I ran across one of the most interesting and helpful articles of the year this weekend: “Cuckoo: Our body clocks have social jet lag. And it’s making most of us a little crazy.” It’s one of those articles that confirmed a lot of what I already understood, but gave my understanding more sustenance and clarity. The gist of the book review is, We’re all wired by nature differently, and social obligations throw our hard-wiring out of whack. The result is “social jet lag”: your body is out of whack with your natural cycle, resulting in sleep deprivation, and sleep deprivation “makes us sick, sad, and dumb.”

But in my experience, that’s what our culture encourages. I can’t tell you how many times men in my social circle refer to a guy (okay, me) as “a wuss” because he needs to go to bed early, or because he needs a nap. There’s something machismo about getting by with little sleep. It has never made sense to me. You might as well say there’s something machismo about striking yourself repeatedly in the scrotum, because that’s kinda how I feel after succumbing to social pressures to deprive myself of sleep. I remember one guy telling me that he’d never do another golf weekend with his friends because (rough quote), “We played 27 holes, drank until midnight, then got up at 6:00 a.m. to start all over. Three days in a row. It felt more like an endurance test than a relaxing weekend of golf. I’ll never do it again.”

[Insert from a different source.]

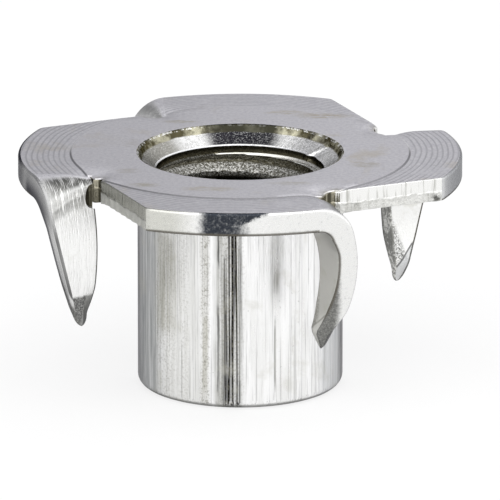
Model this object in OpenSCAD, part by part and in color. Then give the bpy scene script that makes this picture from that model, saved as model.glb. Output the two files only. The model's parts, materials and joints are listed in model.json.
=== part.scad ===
// Four-prong tee nut for an M8 screw, pressed from one piece of steel sheet.
// The threaded barrel stands on Z = 0 and the flange closes it off at the top.
// Four lobes of the flange each carry one claw, cut free along the next lobe
// and folded down, so that the nut bites into wood and cannot turn.
// Each lobe lies between two parallel lines: the cut that freed the claw before
// it, and the fold of its own claw. +X runs along these lines of the first lobe.

/* [Barrel] */
// Height of the whole nut, from the barrel's end to the flange's top
nut_h = 11.6; // [9.5:0.1:20]
// Outer diameter of the barrel
barrel_d = 10; // [9.4:0.1:12]
// Rounding of the barrel's lower outer edge
end_round = 0.45; // [0.1:0.05:0.8]
// Fillet where the barrel runs into the flange's underside
neck_round = 0.35; // [0.1:0.05:0.8]

/* [Thread] */
// Bore between the thread's crests
bore_d = 6.9; // [6.6:0.05:7.2]
// Smooth relief above the thread, as wide as the thread's roots
relief_d = 8.2; // [8:0.05:8.6]
// Depth below the flange's top at which the relief ends and the thread starts
relief_depth = 1.3; // [1.2:0.05:2]
// Width of the countersink at the lower end of the thread
exit_d = 8.3; // [7.5:0.05:8.6]

/* [Mouth] */
// Diameter of the mouth, where the flange's flat top ends
mouth_d = 9.9; // [9.5:0.05:10.4]
// Step inwards of the steep lip just under the mouth's edge
lip_step = 0.15; // [0.05:0.01:0.25]
// Depth of that lip
lip_depth = 0.33; // [0.1:0.01:0.4]
// Depth below the flange's top at which the flare meets the relief
flare_depth = 0.85; // [0.7:0.05:1.1]

/* [Flange] */
// Diameter over the rims of the four lobes
flange_d = 21.6; // [20:0.1:26]
// Thickness of the sheet
sheet_t = 1.2; // [0.9:0.02:1.5]
// Diameter of the pressed face round the mouth
face_d = 16.5; // [14:0.1:18]
// Height by which that face stands above the lobes
face_step = 0.05; // [0.02:0.01:0.1]
// Distance of each lobe's sheared edge from the nut's axis
shear_off = 8.1; // [6.7:0.05:8.6]
// Radius of the corner between a lobe's sheared edge and its rim
corner_r = 0.6; // [0.2:0.05:1.2]

/* [Claws] */
// Distance of each fold from the nut's axis at the rim, on the sheared edge's side
fold_off = 0.64; // [0.5:0.02:1]
// Outer radius of the fold at the rim, where it is wide
fold_rim_r = 2; // [1.8:0.05:2.4]
// Outer radius of the fold at the cut's root, where it is tight
fold_root_r = 0.5; // [0.3:0.05:1]
// Inner radius of the fold at the cut's root
fold_root_in = 0.15; // [0.1:0.05:0.3]
// Angle through which the fold turns at the rim before the hook takes over
fold_a = 72; // [68:1:80]
// Gap that the shear leaves between a claw and the next lobe
slit_w = 0.1; // [0.05:0.01:0.2]
// Radius of the round hollow at the cut's root
hollow_r = 0.45; // [0.2:0.05:0.5]
// Distance of the hollow's middle from the start of the fold
hollow_at = 0.85; // [0.7:0.05:1.1]
// Outer radius of the hook that bends the claw back under its lobe
hook_r = 7.6; // [6:0.1:9]
// Angle through which the hook turns
hook_a = 49.5; // [30:0.5:60]
// Thickness of the claw's outer edge below the fold, where the stroke has drawn it thinner
claw_t = 0.95; // [0.7:0.05:1.1]
// Distance by which the claw's inner edge swings outwards on its way to the point
edge_swing = 0.15; // [0:0.05:0.6]
// Bulge of the claw's outer edge beyond a straight line to the point
edge_bow = 0.5; // [0:0.01:0.7]
// Width of the rounding along both edges of the claw
edge_w = 0.14; // [0.06:0.02:0.3]
// Share of the claw's length at which the facets of its point begin
point_from = 0.76; // [0.65:0.01:0.86]
// Share of the claw's length at which the bevel on its inner face begins
bevel_from = 0.93; // [0.86:0.01:0.95]
// Width of the point's end
tip_w = 0.5; // [0.15:0.01:0.6]
// Thickness of the point's end
tip_t = 0.24; // [0.15:0.01:0.5]

/* [Hidden] */
$fn = 72;

LOBES = 4;               // lobes round the flange, each with one claw
overlap = 0.5;           // length by which a claw starts inside its lobe
fold_lap = 0.01;         // width by which the flange covers the start of each fold
fold_part = 0.25;        // share of a claw's length that its fold takes
drawn_by = 0.38;         // share of a claw's length at which its sheet is drawn thin
hollow_drop = 0.15;      // depth below the flange's underside at which the hollow ends
arc_step = 4;            // largest turn between two points of an outline's arc
fold_steps = 10;         // sections of a claw along its fold
hook_steps = 22;         // sections of a claw along its hook
end_from = 0.965;        // share of a claw's length at which its end starts to round
end_steps = 3;           // sections of a claw in that rounding
square_w = 0.04;         // width of a section's corners where the fold is still square
round_by = 0.12;         // share of a claw's length at which its edges are fully rounded
under_z = nut_h - sheet_t;
flange_r = flange_d / 2;
barrel_r = barrel_d / 2;
bore_r = bore_d / 2;
relief_r = relief_d / 2;
mouth_r = mouth_d / 2;
exit_r = exit_d / 2;
thread_flank = tan(30);  // a flank's rise for each unit of radius
claw_top = nut_h - face_step;              // top of the lobes
lobe_t = sheet_t - face_step;              // thickness of the lobes
claw_in = shear_off + slit_w;              // inner edge where the claw starts
claw_out = sqrt(flange_r * flange_r - fold_off * fold_off);
tip_in = claw_in + edge_swing;             // inner corner of the point
hook_end = fold_a + hook_a;                // turn at the point

// Centre of the hook's arc, as [sideways, up] from the lobe's top over the nut's axis
hook_c = [
    -fold_off - (hook_r - fold_rim_r) * sin(fold_a),
    -fold_rim_r - (hook_r - fold_rim_r) * cos(fold_a)
];

// ---- plan of the flange, in a lobe's own frame: +X along its straight edges ----

// Points of an arc round c, from angle a0 to angle a1
function arc(c, r, a0, a1) =
    let (n = max(2, ceil(abs(a1 - a0) / arc_step)))
    [for (i = [0:n]) let (a = a0 + (a1 - a0) * i / n) c + r * [cos(a), sin(a)]];

// A point turned by angle a about the nut's axis
function turned(p, a) = [p.x * cos(a) - p.y * sin(a), p.x * sin(a) + p.y * cos(a)];

// Centre of the corner's arc: one corner radius inside the rim and inside the sheared edge
function corner_centre() =
    let (off = shear_off - corner_r)
    [sqrt(pow(flange_r - corner_r, 2) - off * off), -off];

// Inner end of the cut, where the next lobe's sheared edge meets this lobe's fold
cut_root = [shear_off, surface_at(0, fold_root_r, 0).x];

// Outline of one lobe: root, sheared edge, corner, rim, fold
function lobe_outline() =
    let (c = corner_centre(), rim_a = atan2(c.y, c.x))
    concat(
        [turned(cut_root, -360 / LOBES)],
        arc(c, corner_r, -90, rim_a),
        arc([0, 0], flange_r, rim_a + 1, -asin((fold_off - fold_lap) / flange_r)),
        [[claw_in, cut_root.y + fold_lap]]
    );

module flange_plan() {
    polygon([
        for (k = [0:LOBES - 1])
            for (p = lobe_outline()) turned(p, k * 360 / LOBES)
    ]);
}

module flange() {
    translate([0, 0, under_z])
        linear_extrude(sheet_t - face_step) flange_plan();
    intersection() {
        translate([0, 0, under_z]) linear_extrude(sheet_t) flange_plan();
        cylinder(h = nut_h, r = face_d / 2);
    }
}

// ---- claws ----

// Turn at which a fold of radius r meets the hook, on the surface at depth t
function fold_turn(t, r) = acos((-hook_c.y - t - r) / (hook_r - t - r));

// Place at share s of the length on the surface at depth t below the outer face, as
// [sideways, up]: an arc of radius r that starts level, then the hook's arc.
function surface_at(t, r, s) =
    let (
        turn = fold_turn(t, r),
        fold_c = [hook_c.x + (hook_r - t - r) * sin(turn), -t - r],
        a = s < fold_part
            ? turn * s / fold_part
            : between(turn, hook_end, (s - fold_part) / (1 - fold_part))
    )
    s < fold_part ? fold_c + r * [sin(a), cos(a)] : hook_c + (hook_r - t) * [sin(a), cos(a)];

// Share of the way from a to b that x has come, held to 0..1
function part_way(x, a, b) = min(1, max(0, (x - a) / (b - a)));

// A value on the way from a to b
function between(a, b, share) = a + (b - a) * share;

// Inner edge at share s of the length: straight, swinging out to the point
function inner_edge(s) = between(claw_in, tip_in, pow(s, 3));

// Outer edge: a line from the rim to the point, with a bulge that is full at half of it
function outer_edge(s) = between(claw_out, tip_in + tip_w, s) + edge_bow * 4 * s * (1 - s);

// Thickness at x along the lobe: the lobe's in the fold, below it drawn thinner towards the
// outer edge, and bevelled down at the point
function thickness(s, x) =
    let (
        rim_t = between(lobe_t, claw_t, part_way(x, claw_in, claw_out)),
        drawn = between(lobe_t, rim_t, part_way(s, fold_part, drawn_by))
    )
    between(drawn, tip_t, part_way(s, bevel_from, 1));

// Factor on the width at share s of the length, which rounds the point's end
function end_width(s) = sqrt(1 - 0.8 * pow(part_way(s, end_from, 1), 2));

// Rounded section at share s of the claw's length. Its points are [along the lobe, share
// of the thickness].
// Its corners grow out of the square fold as quarter ellipses of three points. At the
// point those of the outer face widen into two facets that meet in a ridge.
function claw_section(s) =
    let (
        middle = (inner_edge(s) + outer_edge(s)) / 2,
        half = (outer_edge(s) - inner_edge(s)) / 2 * end_width(s),
        r0 = middle - half,
        r1 = middle + half,
        grown = part_way(s, 0, round_by),
        point = part_way(s, point_from, 1),
        w = between(square_w, edge_w, grown),
        d = between(square_w, 0.2, grown),
        w_out = between(w, 0.9 * half, pow(point, 0.8)),
        d_out = between(d, 0.5, point),
        w_in = between(w, 0.7 * half, point),
        d_in = between(d, 0.3, point),
        bend = between(grown * (1 - cos(45)), 0.45, point)
    )
    [
        [r0 + w_out, 0],
        [r0 + w_out * bend, d_out * bend],
        [r0, d_out],
        [r0, 1 - d_in],
        [r0 + w_in * bend, 1 - d_in * bend],
        [r0 + w_in, 1],
        [r1 - w_in, 1],
        [r1 - w_in * bend, 1 - d_in * bend],
        [r1, 1 - d_in],
        [r1, d_out],
        [r1 - w_out * bend, d_out * bend],
        [r1 - w_out, 0]
    ];

// A section placed at share s of the length. Each of its points lies on the line between
// the outer and the inner face. The fold's radius grows along the lobe, from root to rim.
function claw_ring(s, section) = [
    for (q = section)
        let (
            share = part_way(q.x, claw_in, claw_out),
            outer = surface_at(0, between(fold_root_r, fold_rim_r, share), s),
            inner = surface_at(
                thickness(s, q.x),
                between(fold_root_in, fold_rim_r - lobe_t, share),
                s
            ),
            place = between(outer, inner, q.y)
        )
        [q.x, place.x, place.y]
];

// The ring that starts a claw inside its lobe: the first section shrunk about its middle
function claw_start() =
    let (
        section = claw_section(0),
        middle = (section[0] + section[6]) / 2,
        shrunk = [for (q = section) middle + 0.8 * (q - middle)]
    )
    [for (p = claw_ring(0, shrunk)) p - [0, overlap, 0]];

// A closed solid through a list of rings with equally many points
module loft(rings) {
    n = len(rings[0]);
    last = len(rings) - 1;
    sides = [
        for (i = [0:last - 1])
            for (j = [0:n - 1])
                [i * n + j, i * n + (j + 1) % n, (i + 1) * n + (j + 1) % n, (i + 1) * n + j]
    ];
    polyhedron(
        points = [for (ring = rings) for (p = ring) p],
        faces = concat(
            [[for (j = [n - 1:-1:0]) j]],
            sides,
            [[for (j = [0:n - 1]) last * n + j]]
        ),
        convexity = 4
    );
}

module claw() {
    shares = [
        for (i = [0:fold_steps - 1]) fold_part * i / fold_steps,
        for (i = [0:hook_steps]) between(fold_part, end_from, i / hook_steps),
        for (i = [1:end_steps]) between(end_from, 1, sin(90 * i / end_steps))
    ];
    translate([0, 0, claw_top])
        loft([
            claw_start(),
            for (s = shares) claw_ring(s, claw_section(s))
        ]);
}

// Round hollow at a cut's root, between a claw's outer face and the next lobe's edge
module hollow() {
    translate([claw_in + slit_w / 2, cut_root.y + hollow_at, under_z - hollow_drop])
        cylinder(h = nut_h, r = hollow_r, $fn = 32);
}

// ---- barrel and bore, both turned about the nut's axis ----

module barrel() {
    rotate_extrude()
        polygon(concat(
            [[0, 0]],
            arc([barrel_r - end_round, end_round], end_round, -90, 0),
            arc([barrel_r + neck_round, under_z - neck_round], neck_round, 180, 90),
            [[barrel_r + neck_round, nut_h], [0, nut_h]]
        ));
}

module bore() {
    thread_top = nut_h - relief_depth - (relief_r - bore_r) * thread_flank;
    rotate_extrude()
        polygon([
            [0, -1],
            [exit_r + 1, -1],
            [exit_r, 0],
            [bore_r, exit_r - bore_r],
            [bore_r, thread_top],
            [relief_r, nut_h - relief_depth],
            [relief_r, nut_h - flare_depth],
            [mouth_r - lip_step, nut_h - lip_depth],
            [mouth_r, nut_h],
            [mouth_r, nut_h + 1],
            [0, nut_h + 1]
        ]);
}

module tee_nut() {
    color("silver")
        difference() {
            union() {
                barrel();
                flange();
                for (k = [0:LOBES - 1])
                    rotate(k * 360 / LOBES) claw();
            }
            bore();
            for (k = [0:LOBES - 1])
                rotate(k * 360 / LOBES) hollow();
        }
}

tee_nut();
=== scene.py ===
import json
import math

import bmesh
import bpy
import numpy as np
from bpy.props import FloatProperty, FloatVectorProperty, PointerProperty
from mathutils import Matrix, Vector


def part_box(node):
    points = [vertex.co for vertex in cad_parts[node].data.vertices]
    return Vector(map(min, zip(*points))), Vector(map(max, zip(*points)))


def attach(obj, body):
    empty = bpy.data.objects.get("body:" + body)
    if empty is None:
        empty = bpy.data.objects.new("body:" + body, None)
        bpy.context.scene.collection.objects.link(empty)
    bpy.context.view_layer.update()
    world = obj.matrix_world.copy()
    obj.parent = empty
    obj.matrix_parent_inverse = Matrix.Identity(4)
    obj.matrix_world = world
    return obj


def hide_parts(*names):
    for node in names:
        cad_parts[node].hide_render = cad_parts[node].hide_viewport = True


bl_info = {
    "name": "Pressed tee nut",
    "version": (1, 0, 0),
    "blender": (4, 5, 0),
    "location": "3D View > Sidebar > Tee nut",
    "description": "A zinc-plated tee nut with four folded claws, and a plain studio for it",
    "category": "Add Mesh",
}

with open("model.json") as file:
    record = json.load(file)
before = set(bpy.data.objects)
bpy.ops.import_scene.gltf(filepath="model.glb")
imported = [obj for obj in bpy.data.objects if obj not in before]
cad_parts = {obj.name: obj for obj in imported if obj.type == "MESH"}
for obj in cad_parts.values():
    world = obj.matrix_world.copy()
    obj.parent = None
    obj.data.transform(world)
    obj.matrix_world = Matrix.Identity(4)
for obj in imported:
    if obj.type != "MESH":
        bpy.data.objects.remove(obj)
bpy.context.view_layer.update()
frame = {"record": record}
MOUNTS = {mount["name"]: mount for mount in frame["record"]["mounts"]}
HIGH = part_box("tee_nut")[1]
MM = 0.001
LOBES = 4
FACE_R = 8.25            # radius in millimetres of the pressed face round the mouth
FRONT_TURN = 24          # degrees from the first lobe's edges to the nut's front

# ---------------------------------------------------------------- sizes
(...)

Amen. Unfortunately, that kind of “manliness” seems engrained in our culture. And it’s not just contemporary middle-aged men who never matured past college. I remember reading a monk (probably of the Greek Orthodox tradition) who believed that two hours of sleep is enough for a monk, if he’s a fighter. Such endurance was also lauded by the Stoics (Seneca: “I do not allow time for sleep but yield to it when I must, and when my eyes are wearied with waking and ready to fall shut, I keep them at their task”). I remember reading about how T.E. Lawrence (I think it was TEL) once walked into a friend’s room at Oxford, announced that he hadn’t eaten or slept for 48 hours, then started firing a pistol randomly out the window. It was considered kinda cool, if unsettling. In today’s society, there are few things considered more infantile than a nap (or, using the preferred phrase of men reacting to their friend’s announcement that he’s going to lie down, “nappy wappy,” as in “Does hims need a nappy wappy?”).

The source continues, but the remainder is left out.